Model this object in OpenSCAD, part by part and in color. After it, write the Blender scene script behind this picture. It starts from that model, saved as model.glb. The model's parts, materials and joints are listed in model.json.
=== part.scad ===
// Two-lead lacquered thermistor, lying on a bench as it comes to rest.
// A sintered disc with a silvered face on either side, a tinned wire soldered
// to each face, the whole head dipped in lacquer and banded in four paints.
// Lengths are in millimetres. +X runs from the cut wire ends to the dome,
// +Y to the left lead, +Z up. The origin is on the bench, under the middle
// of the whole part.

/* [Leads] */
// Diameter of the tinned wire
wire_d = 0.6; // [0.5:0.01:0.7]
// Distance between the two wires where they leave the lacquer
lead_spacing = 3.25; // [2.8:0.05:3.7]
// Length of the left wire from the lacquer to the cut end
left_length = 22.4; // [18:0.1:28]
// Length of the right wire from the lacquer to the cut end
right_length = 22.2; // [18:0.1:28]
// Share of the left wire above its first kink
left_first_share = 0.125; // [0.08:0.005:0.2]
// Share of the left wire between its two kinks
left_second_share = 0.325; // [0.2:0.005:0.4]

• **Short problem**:
Quote the material exactly, leaving nothing out.

• **Complete answer**:
Model this object in OpenSCAD, part by part and in color. After it, write the Blender scene script behind this picture. It starts from that model, saved as model.glb. The model's parts, materials and joints are listed in model.json.
=== part.scad ===
// Two-lead lacquered thermistor, lying on a bench as it comes to rest.
// A sintered disc with a silvered face on either side, a tinned wire soldered
// to each face, the whole head dipped in lacquer and banded in four paints.
// Lengths are in millimetres. +X runs from the cut wire ends to the dome,
// +Y to the left lead, +Z up. The origin is on the bench, under the middle
// of the whole part.

/* [Leads] */
// Diameter of the tinned wire
wire_d = 0.6; // [0.5:0.01:0.7]
// Distance between the two wires where they leave the lacquer
lead_spacing = 3.25; // [2.8:0.05:3.7]
// Length of the left wire from the lacquer to the cut end
left_length = 22.4; // [18:0.1:28]
// Length of the right wire from the lacquer to the cut end
right_length = 22.2; // [18:0.1:28]
// Share of the left wire above its first kink
left_first_share = 0.125; // [0.08:0.005:0.2]
// Share of the left wire between its two kinks
left_second_share = 0.325; // [0.2:0.005:0.4]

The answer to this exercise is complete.